- [ENTRIES]:

● ● ● ● ● ● ●

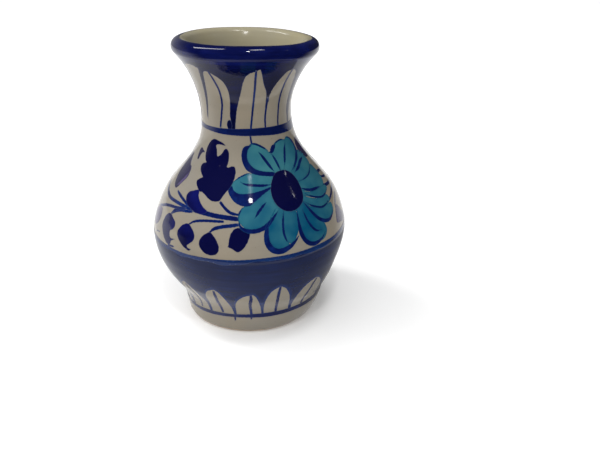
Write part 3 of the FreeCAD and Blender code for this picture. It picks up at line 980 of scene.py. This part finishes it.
# ---------------------------------------------------------------- the flower spray
# Outlines on the pot's chart for the spray in front, as (degrees round, height).  Each petal also
# says how strong its turquoise is.
PETALS = [
    (0.30, [(22, 90.6), (12, 91.6), (4, 93.2), (-0.5, 96.5), (-1, 99.5), (2, 102.4), (8, 103.2),
            (14, 102.2), (20, 100.2), (25.5, 97.3), (28.5, 93.5), (28.6, 90.6)]),
    (0.50, [(29, 90.8), (27.6, 95), (25.5, 98.2), (28, 100.8), (33, 103.2), (39, 104),
            (45, 103.8), (48, 102.8), (44, 99.5), (38, 94.5), (34, 90.8)]),
    (0.50, [(33, 90.6), (38, 94.8), (44, 99.8), (48.5, 103.4), (53, 104.4), (58, 103.2),
            (62, 100.4), (61.5, 97.8), (56, 95.8), (50, 92.6), (43, 90), (38, 89.6)]),
    (0.60, [(40, 89.4), (48, 91.6), (55, 95), (61, 96.6), (67, 96), (70.5, 93.5), (71, 90.2),
            (66, 88.4), (56, 86.6), (47, 85.4), (41, 85.6)]),
    (0.60, [(41, 85.2), (49, 85.2), (57, 86.2), (66, 88.2), (71, 88.4), (72.5, 85.6),
            (71.5, 82.2), (67, 79.8), (60, 79.6), (52, 79.8), (45, 80.6), (40.6, 82.6)]),
    (0.60, [(40.4, 81.2), (46, 79.8), (53, 79.4), (61, 79.4), (67, 79), (68, 77.6), (63, 76.4),
            (56, 75.8), (49, 76.8), (42, 78.8), (39.6, 80)]),
    (0.60, [(39.2, 79), (45, 77.2), (52, 75.8), (60, 75.8), (63, 74.4), (62, 72.6), (56, 71.6),
            (49, 72), (43, 73.8), (38, 76.6)]),
    (0.70, [(37.6, 76.2), (43, 73.4), (50, 71.6), (57, 71.4), (62, 71.4), (62.5, 69), (60, 66.4),
            (54.5, 65.2), (48.5, 66.4), (43.5, 69.4), (39.5, 73)]),
    (0.85, [(31.2, 74.6), (36.6, 76), (40, 72), (45.4, 67.6), (48.6, 64.4), (49.2, 60.6),
            (45.6, 57.6), (39.5, 57.4), (34.5, 58.8), (31.6, 62.4), (30.4, 68)]),
    (0.90, [(20.8, 74.4), (25.5, 73.6), (29.2, 72.6), (28.6, 67.5), (27, 63.4), (23.5, 60.4),
            (20.8, 61.4), (19, 65.6), (19, 70.4)]),
    (0.85, [(16.4, 75.4), (20.6, 74.2), (19.2, 69.4), (19.4, 64), (21.2, 60.4), (21, 59),
            (16.5, 58.2), (12.4, 60.2), (10.2, 64.6), (10.4, 69.6), (13, 73)]),
    (0.55, [(15.4, 84.2), (9, 82), (2, 79), (-4.4, 76.8), (-6.6, 73.2), (-4.6, 69.8), (0, 68.2),
            (6, 69), (12, 72), (17, 75.4), (14.8, 79.2)]),
    (0.45, [(21, 89.2), (12, 89.6), (4, 90.2), (-3, 90.2), (-10, 88.4), (-13.6, 86),
            (-12.6, 83.6), (-8, 82.6), (0, 82.8), (8, 83.6), (15.8, 84.8)]),
]
FLOWER_HEART = (28.0, 82.0, 14.5, 8.5)          # the wash under the petals: centre and reach
EYE = [(27, 90.8), (33, 90.8), (38, 89.4), (41, 86), (40.6, 81.6), (38, 77.8), (33, 75.2),
       (27, 74), (21.5, 74.8), (17.4, 77.2), (15, 81), (15.6, 84.6), (19, 88.2), (23, 90.2)]
FLOWER_BLOBS = [
    [(22, 90.6), (12, 91.4), (4, 92.9), (-1.2, 96), (-1.6, 99.4), (0.5, 101.6), (4, 103),
     (0, 103), (-5, 102.2), (-7.6, 99.8), (-7.8, 97), (-5.8, 94), (-2.4, 91.8), (4, 90.2),
     (12, 89.4), (22, 89)],
    [(-14.4, 85.4), (-16.8, 83.4), (-15, 81.4), (-11, 79), (-6, 77.6), (-1, 77.6), (3, 79.4),
     (9, 82), (15.6, 84.2), (15.6, 84.9), (8, 83.7), (0, 82.7), (-8, 82.4), (-12.4, 83.6)],
]
PETAL_SPREAD = 0.08           # how far the turquoise runs in under its outlines
LINE_WEIGHT = 1.3             # the brush's width against the widths written below
STEM_WEIGHT = 1.4
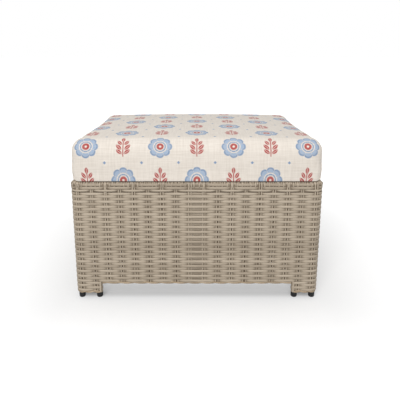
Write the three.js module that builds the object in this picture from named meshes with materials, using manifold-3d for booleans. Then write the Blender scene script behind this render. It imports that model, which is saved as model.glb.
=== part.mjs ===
import * as THREE from "three";
import { mergeVertices } from "three/addons/utils/BufferGeometryUtils.js";
import Module from "manifold-3d";

const wasm = await Module();
wasm.setup();

// A woven outdoor ottoman: a tube frame on push-in glides, wicker walls, and a loose zipped cushion.
// Millimetres, +Z up, the front faces -Y, and the origin is on the floor under the middle.

// Overall sizes of the woven base
const width = 660;
const depth = 500;
const baseHeight = 332;
const cornerRadius = 22;
const legWidth = 73.5;
const legBottom = 18;
const apronBottom = 45.5;

// Clearance between pieces that touch, and how far every cut runs past what it cuts
const gap = 0.3;
const overrun = 2;

// Aluminium tube of the frame
const tubeRadius = 8;
const tubeWall = 1.5;
const deckBarSpacing = 165;

// Wicker: the walls, the rim folded over the top rails, the border under the apron, and the deck
const weaveThickness = 6.5;
const returnThickness = 2.3;
const weaveRelief = 2.6;
const weaveBand = 28.5;
const stakePitch = 36.5;
const rimSkin = 4;
const rimDrop = 24;
const borderThickness = 4.7;
const deckThickness = 5;

// Plate that ties the tubes of a leg together
const plateThickness = 3;
const plateLift = 2;

// Black glide under each tube
const glideRadius = 8.2;
const glideHeight = 17;
const glideEdgeRadius = 4;
const plugLength = 14;

// Cushion
const cushionEdge = 108;
const crownRise = 8;
const cushionCorner = 30;
const topEdgeRadius = 31;
const bottomEdgeRadius = 12;
const tuckUnder = 3;
const sideDrawIn = 4;
const coverWall = 1.6;

// Zip along the middle of the cushion's back
const zipProud = 4.5;
const zipEndInset = 70;
const zipHeight = 58;
const tapeHeight = 8.4;
const teethHeight = 3;
const teethProud = 1.2;
const sliderLength = 12;
const sliderHeight = 8;
const sliderRoof = 2.4;
const pullLength = 22;
const pullWidth = 5;
const pullThickness = 1.4;
const pullEndRadius = 2.5;

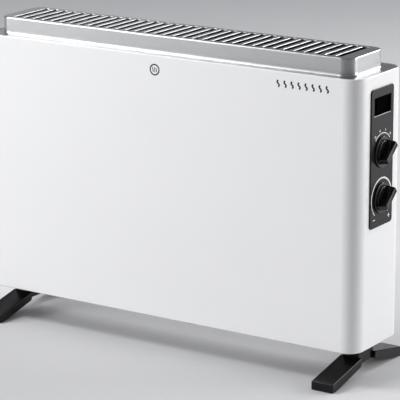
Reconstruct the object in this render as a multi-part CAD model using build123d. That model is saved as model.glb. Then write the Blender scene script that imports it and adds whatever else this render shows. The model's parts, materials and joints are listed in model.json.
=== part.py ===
from build123d import *
import os
from math import cos, pi, sin

# Free-standing fan convector heater, in millimetres.
# X runs along the heater (controls on the +X end), the front faces -Y, and Z is up from the floor.
# Everything is laid out about the middle of the casing. FRAME_X then moves the whole part, so that
# its origin is the middle of the floor area that it covers, knobs included.
# A tool that cuts right through runs at least 1 mm past the material on both sides.

# Casing: a wrapped sheet-steel housing, closed behind by a rear panel
BODY_L = 596.0
BODY_D = 120.0
BODY_H = 360.0
FLOOR_GAP = 43.0
CORNER_R = 21.5
SHEET = 0.8
RIM_R = 1.8
RIM_W = 2.2
LEDGE_W = 12.0
LEDGE_DROP = 2.4
INLET_HALF_L = 248.0
INLET_HALF_D = 48.0
BODY_TOP = FLOOR_GAP + BODY_H
LEDGE_Z = BODY_TOP - LEDGE_DROP
FLOOR_Z = FLOOR_GAP + SHEET
RIGHT = BODY_L / 2
BACK = BODY_D / 2

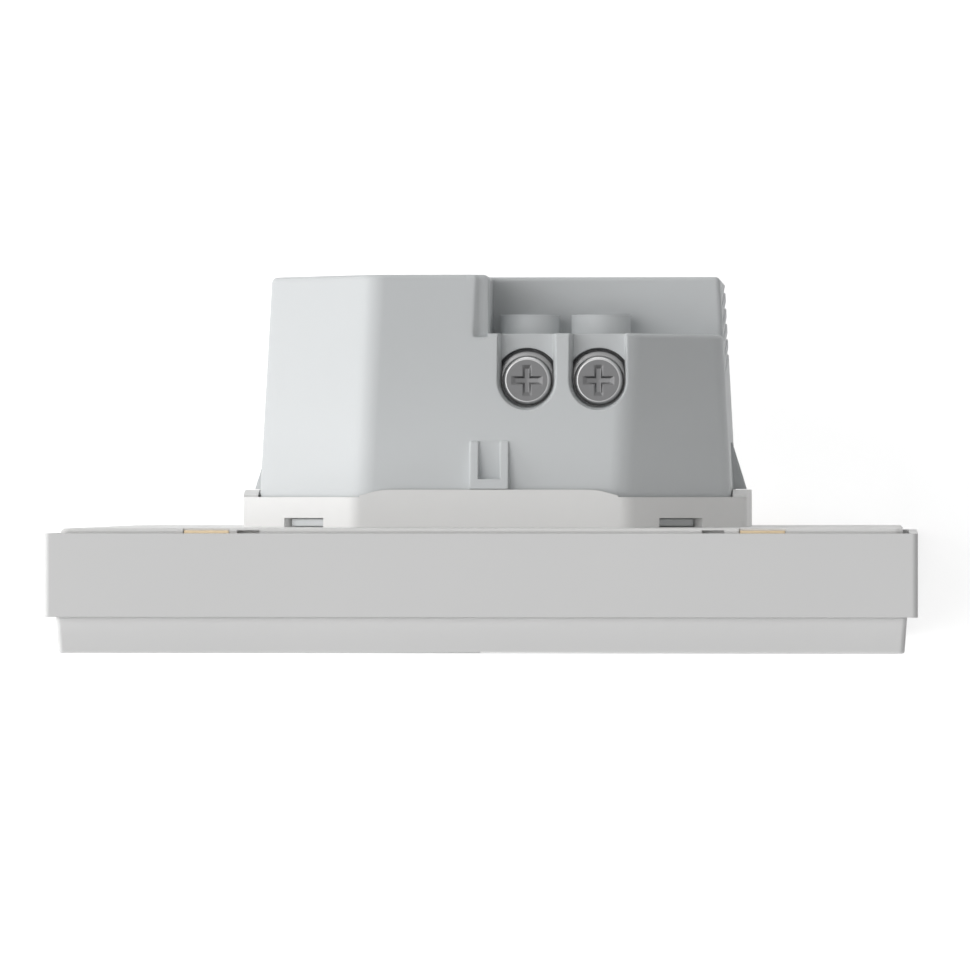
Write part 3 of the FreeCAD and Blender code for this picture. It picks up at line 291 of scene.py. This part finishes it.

● ● ● ● ● ● ●

- [WRITTEN PROBLEM]:
Nothing but the lines from the one with "Write the three.js" through the one with "const plateLift = 2;" should be repeated, and each exactly.

- [FULL RESPONSE]:
Write the three.js module that builds the object in this picture from named meshes with materials, using manifold-3d for booleans. Then write the Blender scene script behind this render. It imports that model, which is saved as model.glb.
=== part.mjs ===
import * as THREE from "three";
import { mergeVertices } from "three/addons/utils/BufferGeometryUtils.js";
import Module from "manifold-3d";

const wasm = await Module();
wasm.setup();

// A woven outdoor ottoman: a tube frame on push-in glides, wicker walls, and a loose zipped cushion.
// Millimetres, +Z up, the front faces -Y, and the origin is on the floor under the middle.

// Overall sizes of the woven base
const width = 660;
const depth = 500;
const baseHeight = 332;
const cornerRadius = 22;
const legWidth = 73.5;
const legBottom = 18;
const apronBottom = 45.5;

// Clearance between pieces that touch, and how far every cut runs past what it cuts
const gap = 0.3;
const overrun = 2;

// Aluminium tube of the frame
const tubeRadius = 8;
const tubeWall = 1.5;
const deckBarSpacing = 165;

// Wicker: the walls, the rim folded over the top rails, the border under the apron, and the deck
const weaveThickness = 6.5;
const returnThickness = 2.3;
const weaveRelief = 2.6;
const weaveBand = 28.5;
const stakePitch = 36.5;
const rimSkin = 4;
const rimDrop = 24;
const borderThickness = 4.7;
const deckThickness = 5;

// Plate that ties the tubes of a leg together
const plateThickness = 3;
const plateLift = 2;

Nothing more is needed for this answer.